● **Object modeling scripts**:
- - -

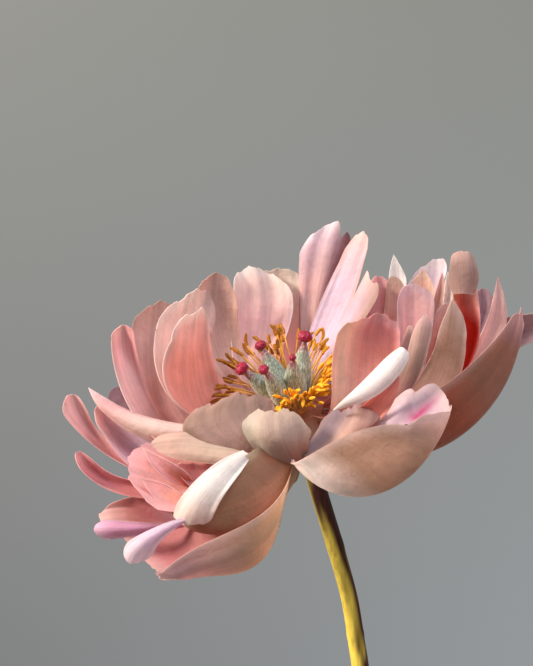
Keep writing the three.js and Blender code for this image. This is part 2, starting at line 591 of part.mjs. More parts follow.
// The stem's hole runs on past its foot and out through the bottom of the water.
function makeWater(stemCurve) {
  const bottom = VASE_WALL + GAP;
  const wall = innerWall(GAP, 2 * VASE_WALL, WATER_LEVEL);
  const body = toSolid(turned([
    [0, bottom],
    [VASE_FOOT_RADIUS - VASE_WALL - GAP, bottom],
    ...wall,
    [0, wall.at(-1)[1]],
  ], VASE_SIDES));
  const [foot, direction] = [stemCurve.getPointAt(1), stemCurve.getTangentAt(1)];
  const onwards = new THREE.LineCurve3(
    foot.clone().addScaledVector(direction, -VASE_WALL),
    foot.clone().addScaledVector(direction, 2 * VASE_WALL),
  );
  const holeRadius = () => STEM_RADIUS + GAP;
  const hole = toSolid(tapered(stemCurve, holeRadius, STEM_SIDES, STEM_STEPS));
  const below = toSolid(tapered(onwards, holeRadius, STEM_SIDES, 1));
  return body.subtract(hole).subtract(below);
}

// ---------------------------------------------------------------- stem, receptacle and sepals
// The stem is judged from the front down to the vase's mouth, then leans on the neck and
// stands on the vase's floor.
const STEM_SEEN = [
  [6.8, 13, -23.4],
  [13.9, 24.5, -47],
  [18.7, 33, -65],
  [21.2, 38.5, -80.5],
  [22.4, 41, -88.2],
];
const STEM_INSIDE = [[3.4, 3, 140], [8.5, 8, 75], [12.5, 12, VASE_WALL + 0.5]];
const SEPAL_AZIMUTHS = [15, 90, 160, 235, 290];
const SEPAL_HALF_WIDTH = 4;
const SEPAL_ROOT = [5.5, -8];                     // radius and height on the bloom's axis
const SEPAL_MIDDLE = [11.5, -13.5];
const SEPAL_TIP = [13.5, -19];

function makeStemCurve(bloomPlace) {
  return new THREE.CatmullRomCurve3([
    onAxis(0, 0, -10).applyMatrix4(bloomPlace),
    ...STEM_SEEN.map((point) => seen(point).applyMatrix4(bloomPlace)),
    ...STEM_INSIDE.map((point) => new THREE.Vector3(...point)),
  ]);
}

function makeSepal(azimuth) {
  const sideways = onAxis(azimuth + 90, SEPAL_HALF_WIDTH, 0);
  const middle = onAxis(azimuth, ...SEPAL_MIDDLE);
  const rib = [middle.clone().sub(sideways), middle, middle.clone().add(sideways)];
  const [root, tip] = [SEPAL_ROOT, SEPAL_TIP].map((place) => onAxis(azimuth, ...place));
  return blade(petalSurface(root, [rib], tip, { claw: 0.6 }), [3, 3]);
}

function makeStem(curve, bloomPlace) {
  const receptacle = turnedOnAxis([
    [0, -14],
    [STEM_RADIUS, -14],
    [5.2, -9.5],
    [7.6, -5.2],
    [7.6, SEAT_BOTTOM - GAP],
    [0, SEAT_BOTTOM - GAP],
  ], 16);
  const crown = [receptacle, ...SEPAL_AZIMUTHS.map(makeSepal)];
  crown.forEach((geometry) => geometry.applyMatrix4(bloomPlace));
  return join([tapered(curve, () => STEM_RADIUS, STEM_SIDES, STEM_STEPS), ...crown]);
}

// ---------------------------------------------------------------- the whole
const part = new THREE.Group();

function addMesh(parent, name, solid, look) {
  const mesh = new THREE.Mesh(toGeometry(solid), material(look));
  mesh.name = name;
  parent.add(mesh);
}

const bloom = new THREE.Group();
bloom.rotation.x = -VIEW_TILT;
bloom.position.copy(BLOOM_SEAT);
bloom.updateMatrix();
part.add(bloom);

const petals = makePetals();
const carpels = makeCarpels();
const stigmas = CARPELS.map(makeStigma);
const stemCurve = makeStemCurve(bloom.matrix);

addMesh(part, "vase", makeVase(), "ceramic");
addMesh(part, "water", makeWater(stemCurve), "water");
addMesh(part, "stem", makeStem(stemCurve, bloom.matrix), "stem");
addMesh(bloom, "petals", petals, "petal");
addMesh(bloom, "carpels", carpels, "carpel");
stigmas.forEach((stigma, i) => addMesh(bloom, `stigma_${i + 1}`, stigma, "stigma"));
const obstacles = [petals, carpels, ...stigmas].reduce((all, one) => all.add(one));
addMesh(bloom, "stamens", makeStamens(obstacles), "stamen");

export default part;
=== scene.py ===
"""A semi-double coral peony in a plain bud vase, dressed round its solid model.
Metres, +Z up, with the origin under the middle of the vase's foot."""

import bpy
import numpy as np
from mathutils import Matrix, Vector
from mathutils.bvhtree import BVHTree


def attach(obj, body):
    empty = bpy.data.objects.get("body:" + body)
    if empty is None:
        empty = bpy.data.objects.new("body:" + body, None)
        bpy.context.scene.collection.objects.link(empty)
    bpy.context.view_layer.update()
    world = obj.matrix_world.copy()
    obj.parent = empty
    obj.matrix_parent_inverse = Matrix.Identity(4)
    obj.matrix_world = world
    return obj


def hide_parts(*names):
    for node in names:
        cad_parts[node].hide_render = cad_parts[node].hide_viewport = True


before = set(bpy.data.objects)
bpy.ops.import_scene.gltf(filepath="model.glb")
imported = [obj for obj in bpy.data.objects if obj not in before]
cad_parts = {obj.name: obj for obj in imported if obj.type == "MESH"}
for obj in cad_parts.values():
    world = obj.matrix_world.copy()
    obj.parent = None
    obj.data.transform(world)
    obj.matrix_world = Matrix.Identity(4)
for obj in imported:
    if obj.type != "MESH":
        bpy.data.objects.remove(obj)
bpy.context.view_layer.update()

MM = 0.001

# -------- vase
# A bud vase of pale stoneware: a full belly, a narrow neck and a softly rounded lip.
# It is thrown, dipped in a cream glaze and fired, so it is smooth, glossy and faintly speckled.
VASE_HEIGHT = 164
VASE_FOOT_RADIUS = 30
VASE_BELLY_RADIUS = 42
VASE_NECK_RADIUS = 13.8
VASE_LIP_RADIUS = 15.5
VASE_WALL = 3.6
PINHOLE = 0.05  # a turned profile ends this near its axis, under a cap
VASE_FOOT_RING = [(PINHOLE, 1.2), (24.5, 1.2), (25.6, 0.1), (27, 0), (29.2, 0)]
VASE_SIDE = [
    (VASE_FOOT_RADIUS, 0),
    (0.93 * VASE_BELLY_RADIUS, 0.12 * VASE_HEIGHT),
    (VASE_BELLY_RADIUS, 0.3 * VASE_HEIGHT),
    (0.76 * VASE_BELLY_RADIUS, 0.52 * VASE_HEIGHT),
    (1.2 * VASE_NECK_RADIUS, 0.7 * VASE_HEIGHT),
    (VASE_NECK_RADIUS, 0.86 * VASE_HEIGHT),
    (VASE_LIP_RADIUS, VASE_HEIGHT - VASE_WALL / 2),
]
VASE_FLOOR = [(VASE_FOOT_RADIUS - VASE_WALL, 1.4 * VASE_WALL), (18, VASE_WALL), (PINHOLE, VASE_WALL)]
VASE_SIDE_POINTS, VASE_SIDES = 70, 96


def circle(sides):
    """The angles of that many points, evenly round a circle."""
    return np.arange(sides) * 2 * np.pi / sides


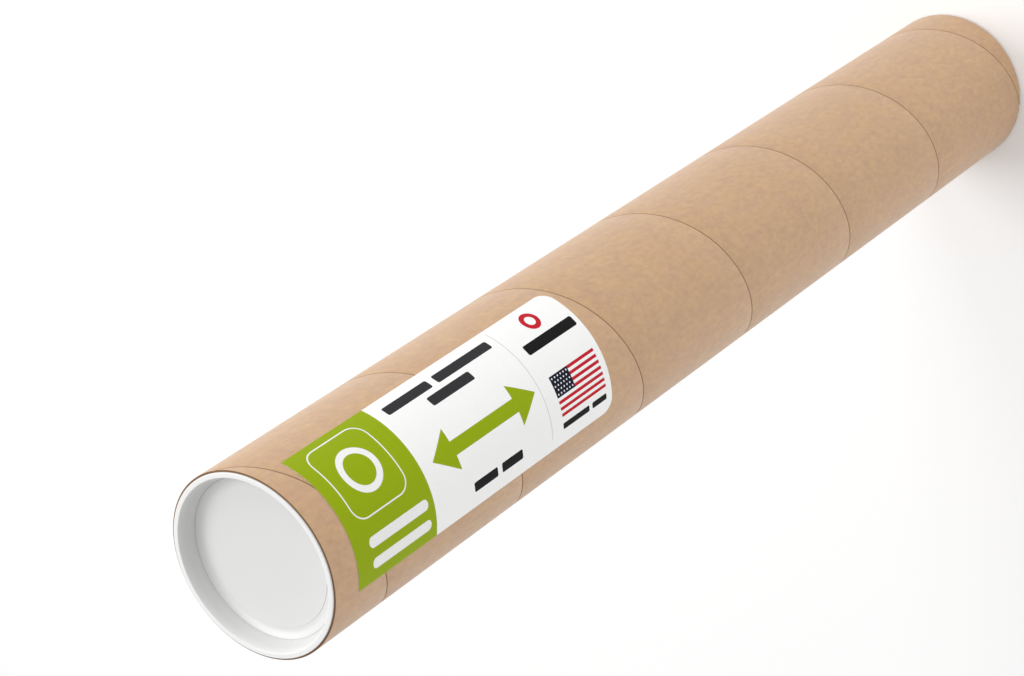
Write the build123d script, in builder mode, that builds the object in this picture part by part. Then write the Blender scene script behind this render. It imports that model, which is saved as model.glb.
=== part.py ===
# Cardboard mailing tube: a spiral-wound kraft tube with two push-in end plugs and a paper label.
# It stands on its lower plug. +Z runs up the tube's axis, the origin is the centre of the face
# that it stands on, and -Y is the side that the label faces.

import os
from math import degrees

from build123d import *

os.makedirs("parts", exist_ok=True)

# Board tube
BORE_DIAMETER = 101.6
BOARD_WALL = 2.286
TUBE_LENGTH = 762.0

# Spiral seam, the gap where the two edges of the outer ply meet
PLY_TURN = 120.5
OUTER_PLY = 0.38
SEAM_GAP = 0.7
SEAM_SETBACK = 24.0

# End plugs, moulded cups with a flange that stops on the end of the board
PLUG_CLEARANCE = 0.12
PLUG_WALL = 1.6
PLUG_FLOOR = 1.5
FIT_LAND = 1.8
CUP_DEPTH = 11.0
WALL_DEPTH = 8.5
WALL_TAPER = 3.0
FLOOR_CORNER = 6.4
FLOOR_STEP = 0.3
FLANGE_THICKNESS = 1.0
FLANGE_SETBACK = 1.1
FLANGE_BEVEL = 0.4

# Label, square-cornered at the upper end and round-cornered at the lower
LABEL_LENGTH = 230.0
LABEL_WIDTH = 83.6
LABEL_SETBACK = 18.5
LABEL_TURN = -4.6
LABEL_THICKNESS = 0.12
ADHESIVE = 0.06
LABEL_CORNER = 8.0

# Cuts run past what they cut by this much
OVERRUN = 1.0

# The front of the part, as an angle about the axis
FRONT = -90

bore_radius = BORE_DIAMETER / 2
tube_radius = bore_radius + BOARD_WALL
tube_bottom = FLANGE_THICKNESS
tube_top = tube_bottom + TUBE_LENGTH
part_top = tube_top + FLANGE_THICKNESS


# The tube is one piece: its plies are glued into a single board wall. The outer ply is wound at
# PLY_TURN a turn, so its seam is a right-handed helix that passes the front SEAM_SETBACK below
# the upper end. The seam is cut as deep as one ply, and it runs out at both ends.
with BuildPart() as tube:
    with BuildSketch(Plane.XY.offset(tube_bottom)):
        Circle(tube_radius)
        Circle(bore_radius, mode=Mode.SUBTRACT)
    extrude(amount=TUBE_LENGTH)

    whole_turns = int(TUBE_LENGTH / PLY_TURN) + 1
    front_turn = whole_turns + FRONT / 360
    seam_start = tube_top - SEAM_SETBACK - front_turn * PLY_TURN
    with BuildLine() as seam:
        Helix(
            pitch=PLY_TURN,
            height=tube_top + OVERRUN - seam_start,
            radius=tube_radius,
            center=(0, 0, seam_start),
        )
    with BuildSketch(Plane(origin=seam.line @ 0, x_dir=(1, 0, 0), z_dir=seam.line % 0)):
        Rectangle(2 * OUTER_PLY, SEAM_GAP)
    sweep(path=seam.line, is_frenet=True, mode=Mode.SUBTRACT)

tube.part.label = "tube"
export_step(tube.part, "parts/tube.step")


# Half the section of a plug. outer_face is the height of the flange's outer face, and inward is
# +1 for a plug that goes up into the tube and -1 for one that goes down into it.
def plug_section(outer_face, inward):
    def at(radius, depth):
        return (radius, outer_face + inward * depth)

    flange_radius = tube_radius - FLANGE_SETBACK
    land_radius = bore_radius - PLUG_CLEARANCE
    mouth_radius = land_radius - PLUG_WALL
    wall_foot = mouth_radius - WALL_TAPER
    floor_radius = wall_foot - FLOOR_CORNER
    land_end = FLANGE_THICKNESS + FIT_LAND
    under_floor = CUP_DEPTH + PLUG_FLOOR
    under_edge = wall_foot - FLOOR_CORNER / 2

    with BuildSketch(Plane.XZ) as section:
        with BuildLine():
            Polyline(
                at(floor_radius, CUP_DEPTH),
                at(floor_radius, CUP_DEPTH - FLOOR_STEP),
                at(0, CUP_DEPTH - FLOOR_STEP),
                at(0, under_floor),
                at(under_edge, under_floor),
                at(wall_foot + PLUG_WALL, WALL_DEPTH),
                at(land_radius, land_end),
                at(land_radius, FLANGE_THICKNESS),
                at(flange_radius, FLANGE_THICKNESS),
                at(flange_radius, 0),
                at(mouth_radius, 0),
                at(wall_foot, WALL_DEPTH),
            )
            TangentArc(
                at(floor_radius, CUP_DEPTH),
                at(wall_foot, WALL_DEPTH),
                tangent=(1, 0),
            )
        make_face()
        outermost = 0 if inward > 0 else -1
        flange_corner = section.vertices().group_by(Axis.Y)[outermost].sort_by(Axis.X)[-1]
        chamfer(flange_corner, FLANGE_BEVEL)
    return section.sketch


with BuildPart() as top_cap:
    revolve(plug_section(part_top, -1), axis=Axis.Z)

top_cap.part.label = "top_cap"
export_step(top_cap.part, "parts/top_cap.step")


with BuildPart() as bottom_cap:
    revolve(plug_section(0, 1), axis=Axis.Z)

bottom_cap.part.label = "bottom_cap"
export_step(bottom_cap.part, "parts/bottom_cap.step")


# The label lies on the tube's outside, over a film of adhesive that closes the gap under it.
with BuildPart() as label:
    label_top = tube_top - LABEL_SETBACK
    inner_radius = tube_radius + ADHESIVE
    outer_radius = inner_radius + LABEL_THICKNESS
    label_arc = degrees(LABEL_WIDTH / tube_radius)
    first_edge = FRONT + LABEL_TURN - label_arc / 2
    with BuildSketch(Plane.XY.offset(label_top)):
        with BuildLine():
            inner = CenterArc((0, 0), inner_radius, first_edge, label_arc)
            outer = CenterArc((0, 0), outer_radius, first_edge, label_arc)
            Line(inner @ 0, outer @ 0)
            Line(inner @ 1, outer @ 1)
        make_face()
    extrude(amount=-LABEL_LENGTH)

    # Each lower corner is trimmed round by a cut that runs straight out from the axis.
    corner_arc = degrees(LABEL_CORNER / tube_radius)
    corner_height = label_top - LABEL_LENGTH + LABEL_CORNER
    for turn, side in (
        (first_edge + corner_arc, Align.MAX),
        (first_edge + label_arc - corner_arc, Align.MIN),
    ):
        outward = Vector(1, 0, 0).rotate(Axis.Z, turn)
        along = Vector(0, 1, 0).rotate(Axis.Z, turn)
        with BuildSketch(Plane(origin=(0, 0, corner_height), x_dir=along, z_dir=outward)):
            Rectangle(LABEL_CORNER + OVERRUN, LABEL_CORNER + OVERRUN, align=(side, Align.MAX))
            Circle(LABEL_CORNER, mode=Mode.SUBTRACT)
        extrude(amount=outer_radius + OVERRUN, mode=Mode.SUBTRACT)

label.part.label = "label"
export_step(label.part, "parts/label.step")
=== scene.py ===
# %% [markdown]
# # A cardboard mailing tube in Blender
#
# The object is a spiral-wound kraft board tube, 762 mm long and 106 mm across, with a white plastic plug
# pushed into each end and a printed paper label near its upper end. The CAD model is loaded first as a
# fixed frame. Then each visible piece is built over its CAD solid, in metres, with +Z up the tube's axis
# and -Y the side that the label faces.

# %% Load the frame
import math

import bmesh
import bpy
from mathutils import Matrix, Vector


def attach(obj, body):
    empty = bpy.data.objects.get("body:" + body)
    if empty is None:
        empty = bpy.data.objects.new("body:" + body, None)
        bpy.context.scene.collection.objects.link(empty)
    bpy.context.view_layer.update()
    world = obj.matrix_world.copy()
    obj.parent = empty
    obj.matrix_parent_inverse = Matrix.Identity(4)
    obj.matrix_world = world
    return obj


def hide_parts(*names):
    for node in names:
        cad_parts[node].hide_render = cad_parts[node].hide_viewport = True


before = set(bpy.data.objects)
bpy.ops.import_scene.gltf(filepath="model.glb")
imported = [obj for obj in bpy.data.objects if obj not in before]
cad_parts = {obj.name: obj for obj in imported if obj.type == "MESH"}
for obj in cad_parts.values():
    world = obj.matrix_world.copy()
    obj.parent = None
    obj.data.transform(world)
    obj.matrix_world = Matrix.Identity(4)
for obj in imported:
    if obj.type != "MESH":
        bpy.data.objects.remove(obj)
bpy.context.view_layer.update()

# %% [markdown]
# The tube's real sizes come from the same figures as the CAD: a 4 inch bore, a 0.09 inch wall and a
# 30 inch board tube. Everything on the tube is placed by two distances that a person could measure with
# a tape: how far it lies below the board's upper end, and how far it lies round the tube from the front.

# %% Sizes
MM = 0.001
BORE_RADIUS = 50.8 * MM
BOARD_WALL = 2.286 * MM
TUBE_LENGTH = 762.0 * MM
FLANGE_DEPTH = 1.0 * MM
TUBE_RADIUS = BORE_RADIUS + BOARD_WALL
TUBE_BOTTOM = FLANGE_DEPTH
TUBE_TOP = TUBE_BOTTOM + TUBE_LENGTH
PART_TOP = TUBE_TOP + FLANGE_DEPTH
print("tube", round(2 * TUBE_RADIUS / MM, 1), "mm across, part", round(PART_TOP / MM, 1), "mm high")

# %% [markdown]
# ## Camera
#
# The photograph shows the tube lying down, seen from its near end through a long lens. A tube that lies
# down would roll, so here it stands on one end, and the camera is tilted to look at it from the same
# side. The camera could be turned with three angles, but its picture is easier to set from three
# directions: where it looks, its up and its right. The roll turns the upright picture until the tube
# runs across it as in the photograph.

# %% Camera
EYE = Vector((0.0, -1.1002, 1.6694))
AIM = Vector((0.0236, 0.0, 0.5126))
ROLL = math.radians(123.55)
SENSOR_WIDTH_MM = 36.0
LENS_MM = 98.72

forward = (AIM - EYE).normalized()
level = forward.cross(Vector((0, 0, 1))).normalized()
upright = level.cross(forward)
picture_up = math.cos(ROLL) * upright + math.sin(ROLL) * level
picture_right = forward.cross(picture_up)

camera_data = bpy.data.cameras.new("camera")
camera_data.sensor_width = SENSOR_WIDTH_MM
camera_data.lens = LENS_MM
camera = bpy.data.objects.new("camera", camera_data)
turned = Matrix((picture_right, picture_up, -forward)).transposed()
camera.matrix_world = Matrix.Translation(EYE) @ turned.to_4x4()
bpy.context.scene.collection.objects.link(camera)
bpy.context.scene.camera = camera
print("camera looks down by", round(math.degrees(math.asin(-forward.z)), 1), "degrees")

# %% [markdown]
# ## Colours, nodes and objects
#
# Colours are written as the hex values that a colour picker shows, and one function turns them into the
# linear light that the renderer adds up. One function adds a shader node, sets it and links it, two more
# start and finish a material, and two add the kinds of node that are used most, so that each material
# reads as a short recipe. The last two round the corners of an outline and turn a finished bmesh into an
# object.

# %% Helpers for colours, nodes and objects


def linear(hex_colour):
    channels = [int(hex_colour[i : i + 2], 16) / 255 for i in (1, 3, 5)]
    light = [c / 12.92 if c <= 0.04045 else ((c + 0.055) / 1.055) ** 2.4 for c in channels]
    return (*light, 1.0)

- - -

● **Aim of the task**:
Begin with the line containing "Write the build123d" and end with the line containing "# that it stands"; repeat every line from start to finish exactly, and nothing outside them.

● **Full output**:
Write the build123d script, in builder mode, that builds the object in this picture part by part. Then write the Blender scene script behind this render. It imports that model, which is saved as model.glb.
=== part.py ===
# Cardboard mailing tube: a spiral-wound kraft tube with two push-in end plugs and a paper label.
# It stands on its lower plug. +Z runs up the tube's axis, the origin is the centre of the face
# that it stands on, and -Y is the side that the label faces.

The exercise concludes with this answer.